The police? Over something he did when he was drunk? Madness – sexual assault happens in darkened alleys, in club toilets, in big cities, by strangers lurking with chloroform-soaked rags and little white pills. Not in the safety and security of a home in my little rural town – and certainly not by a friend.

But “a person commits sexual assault if they intentionally touch another person, the touching is sexual and the person does not consent.” It took a few words from a relative stranger in the middle of Leeds to let me accept that I had been the victim of sexual assault.

I began to ask others at uni about their experiences. Lucy, a first year studying English, was brave enough to open up. “I didn’t recognise it as abuse at the time because I had kissed him, and was talking to him.” This is at the crux of the matter: it doesn’t matter who they are, how long you’ve known them, what you’ve done in the past.

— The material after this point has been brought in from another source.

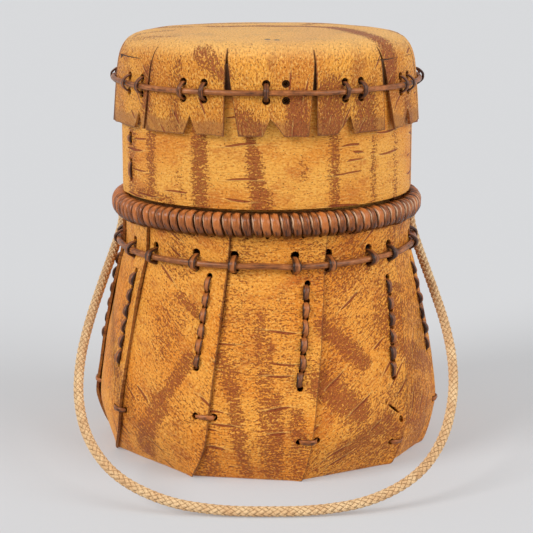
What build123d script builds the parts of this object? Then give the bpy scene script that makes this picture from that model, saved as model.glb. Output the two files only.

If you don’t want it in the moment, it’s not okay. Lucy said she “only recognised in recent years that it was assault”, raising another issue about incidents involving parties who are friends: why is it so taboo? Why is sexually aggressive behaviour between friends normalised?

The bottom line is, assault is assault, whether it’s from someone familiar or unfamiliar. Sexual assault is concerned with the present moment, not the past: it doesn’t matter if you used to walk to school together; had a shared 10th birthday party; have two mothers who are best friends. If you don’t want it, it shouldn’t be happening.

The best way to break this taboo surrounding “friend-on-friend” assault is to talk about it: and you may find peace in the process.